Artis Brno: Tactical Approach and Current Form

Where to begin with Artis Brno? On paper, they are the more talented side. In reality, they are a collection of individuals who have forgotten how to win. Their last five games: three draws and two losses. But the underlying numbers are damning. Brno have the highest average possession in the league (58%) yet the lowest conversion rate of chances from open play (just 8%). They are the footballing equivalent of a boxer who shadowboxes beautifully but gets knocked out by the first real punch. Coach Marek Zidlicky insists on a 4-3-3 positional play system, building from the back with short, lateral passes. The problem is their passing network is horizontal, not vertical. They average 450 passes per game, but only 35 go into the opponent’s box – the second-worst ratio in the league.
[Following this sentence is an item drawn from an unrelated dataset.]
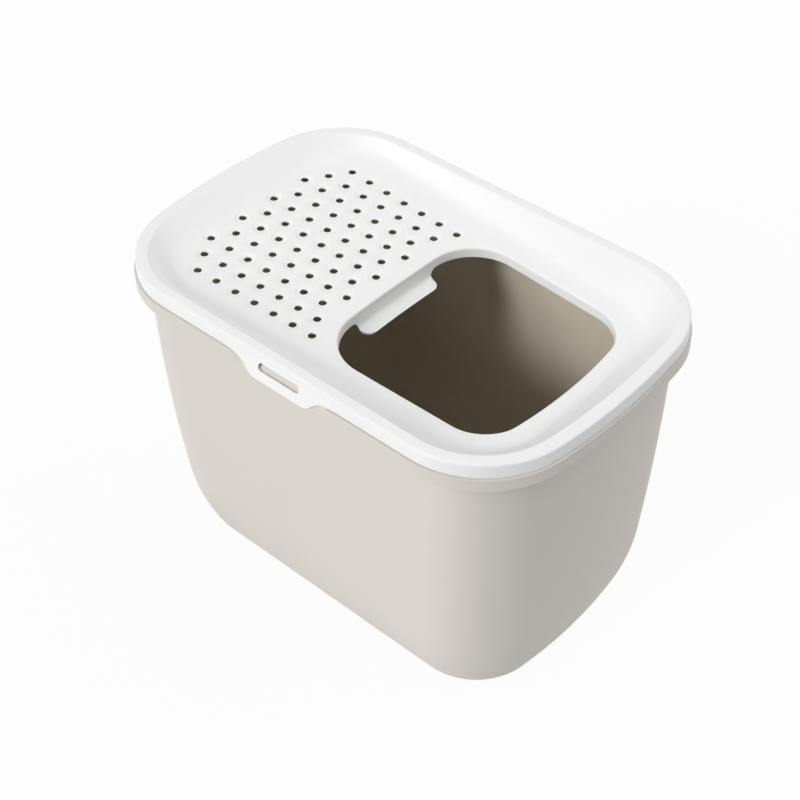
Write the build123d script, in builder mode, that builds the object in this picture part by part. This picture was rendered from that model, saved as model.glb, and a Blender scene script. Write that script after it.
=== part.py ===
from build123d import *
from math import atan2, cos, pi, sin, sqrt
import os

os.makedirs("parts", exist_ok=True)

# A tub with a lift-off lid that is entered from above.
# Origin: bottom centre. +X towards the entry end, +Y across, +Z up.

# Overall size, over the collar of the tub
length = 585.0
width = 386.8
height = 395.0

# Collar and lid share one outline: straight long sides, big corners, bowed ends
collar_corner = 111.6
collar_end = 764.4  # radius of the bowed ends
reveal = 2.4  # the collar stands this far outside the lid's skirt
fit_gap = 1.9  # skirt to upstand, all round
lift_gap = 0.1  # lid's underside above the upstand
skirt_gap = 1.3  # skirt's lower edge above the collar

# Tub
wall = 2.8
base = 3.0
band = 2.2  # thickness of collar band and upstand
band_height = 15.3
base_round = 12.0
ledge_x = 16.6  # collar overhangs the wall by this at the ends
ledge_y = 19.8  # and by this along the sides
taper_x = 20.6  # wall draws in this far from the collar to the base, at the ends
taper_y = 16.3
belly_x = 6.0  # outward swell of the wall half way down
belly_y = 32.4
wall_corner = 78.6
corner_growth = 12.6
wall_bow = 26.5
bow_loss = 8.7
foot_inset = 16.5  # the wall curls in this far below the curl height
curl_height = 88.5
round_spans = 3
curl_spans = 4
upper_spans = 3

# Lid
skin = 2.4
skirt = 2.2
skirt_height = 16.4
rim_side = 12.9
rim_end = 15.1
edge_bevel = 1.2

# Dish in the lid: its floor sinks from the rear end to the entry end
floor_drop = 24.5  # below the rim, at the middle
floor_slope = 0.0273
foot_back = 72.0  # floor's outline, in from the collar: at the rear end
foot_ahead = 55.5  # at the entry end
foot_beside = 27.4  # at the sides, where the floor is widest
foot_pinch = 60.0  # and where it is narrowest
foot_corner = 62.0
foot_round = 12.0

# Entry opening in the dish floor
mouth_rear = -15.0
mouth_ahead = 70.0  # opening in from the collar, at the entry end
mouth_beside = 67.1  # at the sides, where it is widest
mouth_pinch = 74.4
mouth_corner = 50.0
turn_down = 12.0
turn_skin = 2.0

# Grip under the rear edge of the opening
grip_drop = 22.0
grip_depth = 16.0
grip_short = 17.3  # the opening's straight edge runs on this far past each end of the grip
grip_corner = 10.0
grip_bend = 8.0

# Drain holes: a lattice that draws together towards the entry
row_count = 11
column_count = 7
hole_bore = 8.4  # over the corners
side_count = 8  # straight sides keep the many holes light
field_x = -113.0  # middle of the field
pitch_x = 27.73
pitch_y = 23.84
fan_ratio = 0.0096  # pitch lost per column
row_bow = 2.34

# Snap tabs of the lid and catches of the tub
tab_half = 40.0
tab_root = 57.0
tab_wing = 70.0
tab_drop = 16.4
tab_hinge = 9.0  # below the rim, where the tab leaves the skirt
tab_slope = 0.195  # how steeply the tab flares outwards
tab_blend = 9.0
slot_half = 29.0
slot_height = 10.4
slot_below = 11.0  # slot's upper edge below the rim
catch_gap = 2.4  # at each end of the catch
catch_play = 1.2  # above and below it
catch_clear = 0.4
recess_half = 66.0
recess_depth = 3.7

overlap = 1.0  # joined forms reach this far into each other, and cuts this far past a face

half_l = length / 2
half_w = width / 2
lid_top = height
lid_under = height - skin
skirt_low = height - skirt_height
collar_top = skirt_low - skirt_gap


def outline(level, half_x, half_y, corner, end):
    # Rounded rectangle with straight long sides and bowed ends
    end_x = half_x - end
    corner_y = half_y - corner
    corner_x = end_x + sqrt((end - corner) ** 2 - corner_y**2)
    turn = atan2(corner_y, corner_x - end_x)
    mid = (turn + pi / 2) / 2
    touch_x = end_x + end * cos(turn)
    touch_y = end * sin(turn)
    elbow_x = corner_x + corner * cos(mid)
    elbow_y = corner_y + corner * sin(mid)
    with BuildSketch(Plane.XY.offset(level)) as face:
        with BuildLine():
            Line((-corner_x, half_y), (corner_x, half_y))
            ThreePointArc((corner_x, half_y), (elbow_x, elbow_y), (touch_x, touch_y))
            ThreePointArc((touch_x, touch_y), (half_x, 0), (touch_x, -touch_y))
            ThreePointArc((touch_x, -touch_y), (elbow_x, -elbow_y), (corner_x, -half_y))
            Line((corner_x, -half_y), (-corner_x, -half_y))
            ThreePointArc((-corner_x, -half_y), (-elbow_x, -elbow_y), (-touch_x, -touch_y))
            ThreePointArc((-touch_x, -touch_y), (-half_x, 0), (-touch_x, touch_y))
            ThreePointArc((-touch_x, touch_y), (-elbow_x, elbow_y), (-corner_x, half_y))
        make_face()
    return face.sketch


def collar_plan(level, inset):
    return outline(level, half_l - inset, half_w - inset, collar_corner - inset, collar_end - inset)


def wall_plan(level, inset):
    # Section of the tub's wall at one height
    rise = level / collar_top
    swell = rise * (1 - rise)
    curl = max(0.0, 1 - level / curl_height)
    tuck = foot_inset * curl**2
    half_x = half_l - ledge_x - taper_x * (1 - rise) + belly_x * swell - tuck
    half_y = half_w - ledge_y - taper_y * (1 - rise) + belly_y * swell - tuck
    corner = wall_corner + corner_growth * (1 - rise) - tuck
    bow = wall_bow - bow_loss * (1 - rise)
    end = (half_y**2 + bow**2) / (2 * bow)
    return outline(level, half_x - inset, half_y - inset, corner - inset, end - inset)


def tapered(plane, rear, front, wide, narrow, corner):
    # Rounded trapezoid, wide at the rear
    with BuildSketch(plane) as face:
        with BuildLine():
            Polyline((rear, -wide), (front, -narrow), (front, narrow), (rear, wide), close=True)
        make_face()
        fillet(face.vertices(), corner)
    return face.sketch


# Tub: wall, base, flange, collar band and the upstand that carries the lid
levels = [base_round + (curl_height - base_round) * step / curl_spans for step in range(1, curl_spans)]
levels += [curl_height + (collar_top - curl_height) * step / upper_spans for step in range(upper_spans + 1)]
turns = [step * pi / 2 / round_spans for step in range(round_spans + 1)]


def rounded_sections(bottom, inset):
    # Sections of the rounded edge at the foot of the wall, then of the wall itself
    radius = base_round - inset
    edge = [wall_plan(bottom + radius * (1 - cos(turn)), inset + radius * (1 - sin(turn))) for turn in turns]
    return edge + [wall_plan(level, inset) for level in levels]


with BuildPart() as hollow:
    loft(rounded_sections(base, wall), ruled=True)


seat = reveal + skirt + fit_gap
seat_top = height - skin - lift_gap
tab_face = half_w - reveal
bar_inner = tab_face + tab_slope * (slot_below + slot_height - tab_hinge) - skin
catch_reach = bar_inner - catch_clear
catch_mid = height - slot_below - slot_height / 2
pocket_y = half_w - recess_depth

with BuildPart() as tub:
    loft(rounded_sections(0, 0), ruled=True)
    extrude(collar_plan(collar_top, 0), amount=-band)
    extrude(collar_plan(collar_top, 0) - collar_plan(collar_top, band), amount=-band_height)
    extrude(collar_plan(collar_top, seat) - collar_plan(collar_top, seat + band), amount=seat_top - collar_top)
    add(hollow.part, mode=Mode.SUBTRACT)
    for side in (-1, 1):
        # Pocket in the collar behind the snap tab, and the catch that stands in its slot
        with Locations((0, side * (pocket_y - band / 2 + overlap), collar_top - band_height / 2)):
            Box(2 * (recess_half + band), band + 2 * overlap, band_height)
        with Locations((0, side * (pocket_y + recess_depth), collar_top - band_height / 2)):
            Box(2 * recess_half, 2 * recess_depth, band_height + overlap, mode=Mode.SUBTRACT)
        with BuildSketch(Plane((0, side * (half_w - seat - band / 2), catch_mid), (1, 0, 0), (0, side, 0))):
            SlotOverall(2 * (slot_half - catch_gap), slot_height - 2 * catch_play)
        extrude(amount=catch_reach - half_w + seat + band / 2)

# Lid: rim with its skirt, and the dish
lean = atan2(floor_slope, 1)
floor_dir = (cos(lean), 0, -sin(lean))
floor_up = (sin(lean), 0, cos(lean))


def floor_plane(depth):
    return Plane((0, 0, height - floor_drop - depth), floor_dir, floor_up)


def crease_plan(level, grow):
    shift = rim_end - rim_side
    half_x = half_l - reveal - rim_end + grow
    half_y = half_w - reveal - rim_side + grow
    corner = collar_corner - reveal - rim_side + grow
    return outline(level, half_x, half_y, corner, collar_end - reveal - rim_side - shift + grow)


def foot_plan(depth, grow):
    rear = foot_back - half_l - grow
    front = half_l - foot_ahead + grow
    wide = half_w - foot_beside + grow
    narrow = half_w - foot_pinch + grow
    return tapered(floor_plane(depth), rear, front, wide, narrow, foot_corner + grow)


def mouth_plan(depth, grow):
    rear = mouth_rear - grow
    front = half_l - mouth_ahead + grow
    wide = half_w - mouth_beside + grow
    narrow = half_w - mouth_pinch + grow
    return tapered(floor_plane(depth), rear, front, wide, narrow, mouth_corner + grow)


with BuildPart() as dish:
    loft([crease_plan(lid_top, 0), foot_plan(0, 0)], ruled=True)
    fillet(dish.faces().sort_by(Axis.Z)[0].edges(), foot_round)

with BuildPart() as pan:
    loft([crease_plan(lid_top, skirt), foot_plan(skin, skin / 2)], ruled=True)

# Drill for one drain hole, standing on the floor plane
with BuildPart() as drill:
    with BuildSketch(Plane.XY.offset(-2 * skin)):
        RegularPolygon(hole_bore / 2, side_count)
    extrude(amount=3 * skin)

holes = []
for row in range(row_count):
    across = row - (row_count - 1) / 2
    inner = 0 < row < row_count - 1
    start = (1 - column_count) / 2 - (0 if not inner else 1 if row % 2 == 0 else 0.5)
    for column in range(column_count):
        along = start + column
        bow = row_bow * (2 * across / (row_count - 1)) ** 2
        x = field_x + pitch_x * along * (1 - fan_ratio * along / 2) + bow
        holes.append((x, pitch_y * across * (1 - fan_ratio * along), 0))

tab_up = sqrt(1 + tab_slope**2)
v_skirt = (tab_hinge - skirt_height) * tab_up
v_low = v_skirt - tab_drop * tab_up
v_slot = (tab_hinge - slot_below - slot_height / 2) * tab_up
grip_x = mouth_rear - turn_skin
grip_half = half_w - mouth_beside - mouth_corner - grip_short
grip_floor = height - floor_drop - floor_slope * mouth_rear - grip_drop
grip_top = grip_floor + grip_drop - overlap

# Grip: the turned-down edge of the opening runs deeper, bends and ends in a ledge with rounded corners
with BuildPart() as grip:
    with BuildSketch(Plane((0, grip_half, 0), (1, 0, 0), (0, -1, 0))) as section:
        with BuildLine():
            Polyline(
                (grip_x, grip_top),
                (grip_x, grip_floor - turn_skin),
                (grip_x + grip_depth, grip_floor - turn_skin),
                (grip_x + grip_depth, grip_floor),
                (grip_x + turn_skin, grip_floor),
                (grip_x + turn_skin, grip_top),
                close=True,
            )
        make_face()
        fillet(section.vertices().sort_by_distance((grip_x, grip_floor - turn_skin, 0))[0], grip_bend + turn_skin)
        fillet(section.vertices().sort_by_distance((grip_x + turn_skin, grip_floor, 0))[0], grip_bend)
    extrude(amount=2 * grip_half)
    ends = grip.edges().filter_by(Axis.Z).sort_by(Axis.X)[-2:]
    fillet(ends, grip_corner)

with BuildPart() as lid:
    extrude(collar_plan(skirt_low, reveal), amount=skirt_height)
    extrude(collar_plan(skirt_low, reveal + skirt), amount=skirt_height - skin, mode=Mode.SUBTRACT)
    add(pan.part)
    add(dish.part, mode=Mode.SUBTRACT)
    chamfer(lid.faces().sort_by(Axis.Z)[-1].outer_wire().edges(), edge_bevel)
    extrude(mouth_plan(0, turn_skin), amount=-turn_down)
    add(grip.part)
    extrude(mouth_plan(-overlap, 0), amount=-(turn_down + 2 * overlap), mode=Mode.SUBTRACT)
    for side in (-1, 1):
        # Snap tab, flaring out from the skirt, with the slot for its catch
        with BuildSketch(Plane((0, side * tab_face, height - tab_hinge), (-side, 0, 0), (0, side, tab_slope))) as tab:
            with BuildLine():
                Polyline(
                    (-tab_half, v_low),
                    (tab_half, v_low),
                    (tab_root, v_skirt),
                    (tab_wing, v_skirt),
                    (tab_root, 0),
                    (-tab_root, 0),
                    (-tab_wing, v_skirt),
                    (-tab_root, v_skirt),
                    close=True,
                )
            make_face()
            fillet(tab.vertices().filter_by_position(Axis.X, -tab_root - overlap, tab_root + overlap), tab_blend)
        extrude(amount=-skin)
        with BuildSketch(Plane((0, side * tab_face, height - tab_hinge), (-side, 0, 0), (0, side, tab_slope))):
            with Locations((0, v_slot)):
                SlotOverall(2 * slot_half, slot_height)
        extrude(amount=3 * skin, both=True, mode=Mode.SUBTRACT)
    with Locations(*[floor_plane(0) * Location(spot) for spot in holes]):
        add(drill.part, mode=Mode.SUBTRACT)

tub.part.label = "litter_tub"
lid.part.label = "entry_lid"
export_step(tub.part, "parts/litter_tub.step")
export_step(lid.part, "parts/entry_lid.step")
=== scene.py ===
import bmesh
import bpy
import numpy as np
from mathutils import Matrix
from mathutils.geometry import delaunay_2d_cdt


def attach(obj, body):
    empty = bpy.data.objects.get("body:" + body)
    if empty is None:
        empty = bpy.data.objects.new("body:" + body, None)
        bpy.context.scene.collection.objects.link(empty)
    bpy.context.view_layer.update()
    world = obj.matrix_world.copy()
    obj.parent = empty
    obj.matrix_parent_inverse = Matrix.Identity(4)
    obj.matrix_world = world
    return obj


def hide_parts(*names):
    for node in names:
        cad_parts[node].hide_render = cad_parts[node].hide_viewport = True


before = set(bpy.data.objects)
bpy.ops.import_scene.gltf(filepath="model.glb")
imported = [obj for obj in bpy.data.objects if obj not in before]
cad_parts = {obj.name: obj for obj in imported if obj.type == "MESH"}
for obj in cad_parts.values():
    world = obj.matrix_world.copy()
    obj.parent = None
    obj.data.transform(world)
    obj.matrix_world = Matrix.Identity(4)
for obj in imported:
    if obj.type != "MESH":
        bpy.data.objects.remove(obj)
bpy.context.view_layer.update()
print("frame loaded")

mm = 0.001
quarterTurn = np.pi / 2
weldDistance, slimEdge = 2e-5, 1e-6  # metres
sharpAngle = 0.6  # radians between faces that meet in a true corner
farAway = 300.0  # stands for "not beside a snap tab", in millimetres

# Sizes of the two mouldings, in millimetres
collar = {
    "halfLength": 292.5, "halfWidth": 193.4, "corner": 111.6, "end": 764.4, "top": 377.3, "height": 15.3,
}
rim = {
    "inset": 2.4, "top": 395.0, "skirtLow": 377.9, "side": 12.9, "end": 15.1, "edge": 2.3, "crease": 2.6,
}
floorPlane = {"drop": 23.9, "slope": 0.033}
thickness = 2.2


def smoothStep(low, high, value):
    # 0 below low, 1 above high, an S between
    share = np.clip((value - low) / (high - low), 0, 1)
    return share * share * (3 - 2 * share)


def floorHeight(x):
    return rim["top"] - floorPlane["drop"] - floorPlane["slope"] * x


def sideStations(columns, spare):
    # columns: x of the fixed ones along a straight side; spare: how many more on the way to each corner
    fixed = np.concatenate([-np.array(columns[::-1]), np.array(columns[1:])])
    rest = 1 + np.arange(1, spare + 1) / spare
    return np.concatenate([-rest[::-1], fixed / columns[-1], rest])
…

The key man is playmaker Lukas Kucera, who leads the team in key passes (2.1 per game) but also in turnovers in the middle third. His tendency to hold the ball for an extra second has been punished ruthlessly on the counter. Left wing is a revolving door due to injuries. First-choice winger Jan Moravek is still two weeks away from recovery. His replacement, Matej Hradecky, is a dribbler who cuts inside onto his right foot, making Brno’s attack horribly narrow. Without natural width, Brno struggle to break down deep blocks – precisely what Hrudim will deploy. The only positive is their set-piece expected goals, which are league average. That suggests if they can force corners, they have a chance.

Head-to-Head: History and Psychology

The last three encounters paint a picture of growing Brno frustration. In the reverse fixture earlier this season (November), Brno enjoyed 67% possession and 18 shots but drew 1-1 at home, conceding from a Hrudim counter-attack in the 89th minute. The match before that (May 2023) ended 0-0 – a game where Hrudim completed just 12 passes in the opposition box but earned a precious point. Going back to February 2023, Brno won 2-0, but that win came via two deflected long shots. The persistent trend is clear: Hrudim’s low block and physically aggressive defending (averaging 15 fouls per game in these meetings) completely neuter Brno’s slow build-up. Psychologically, Brno enter this match with deep-seated anxiety. They know Hrudim will not try to play football. They know they will have the ball. And they know that for the last 180 minutes against this opponent, that possession has meant nothing.

Key Battles and Critical Zones

The first decisive duel is on Hrudim’s right flank, where substitute full-back Novotny faces Brno’s most dangerous (if narrow) attacker, Hradecky. If Hradecky can isolate Novotny one-on-one and cut inside for a shot on his right foot, Brno will generate their only viable threat. Expect Hrudim to double-team this zone, pulling central midfielder Vondrasek wide to cover. The second battle is in the air: Hrudim’s Dvorak versus Brno’s central defensive pairing of ageing captain Petr Janda and error-prone Filip Cermak. Dvorak has won 68% of his aerial duels this season – the best in the bottom half of the league. Brno’s centre-backs are weak in the air (just 52% and 49% respectively). Every Hrudim goal kick or free kick into the Brno half will be targeted at Dvorak. The critical zone is the centre circle. Brno will try to circulate the ball there. Hrudim will set a trap, letting them have it in non-dangerous areas. The moment Kucera takes a touch too many, Hrudim will spring a direct counter, bypassing midfield entirely with a long pass to Dvorak. This game will be won and lost in transitional moments, not sustained pressure.

Match Scenario and Prediction

Expect a first half defined by Brno’s sterile dominance. They will enjoy 65–70% possession, but their passing will be slow and lateral. Hrudim will sit deep, compact, and foul strategically to break any rhythm. The rain will make the slick surface ideal for quick, sliding tackles but treacherous for Brno’s delicate passing patterns. A mistake will likely dictate the outcome. Either Novotny will be caught out on Hrudim’s right, leading to a cut-back and a scrappy goal for Brno, or Janda’s poor aerial judgement will allow Dvorak to head down for a teammate to convert a set piece. Given Brno’s inability to score from open play and Hrudim’s horrific recent form, the most probable scenario is a low-quality, tense stalemate that bursts into life only via a late goal. The total goals market is the most compelling angle. This has 0-0 or 1-1 written all over it. Brno’s systemic issues will not be solved in one rain-soaked evening, and Hrudim lack the quality to do more than survive. Lean into the cynicism of the context: both teams fear losing more than they desire winning.

Final Thoughts

The defining question this match will answer is brutally simple: can MFK Hrudim’s organised desperation overcome Artis Brno’s chaotic sterility? For Brno, this is a test of character they have failed all season. For Hrudim, it is a test of structural discipline they have passed only intermittently. On a slick pitch under pressure, the most likely outcome is a fragmented, foul-ridden contest decided by one set piece or one defensive collapse. The safe money is on a low-scoring draw, but the emotional stakes suggest that the team who scores first will immediately retreat and try to kill the game. In the Czech second tier, with relegation breathing down necks, beauty is irrelevant. Only the result matters.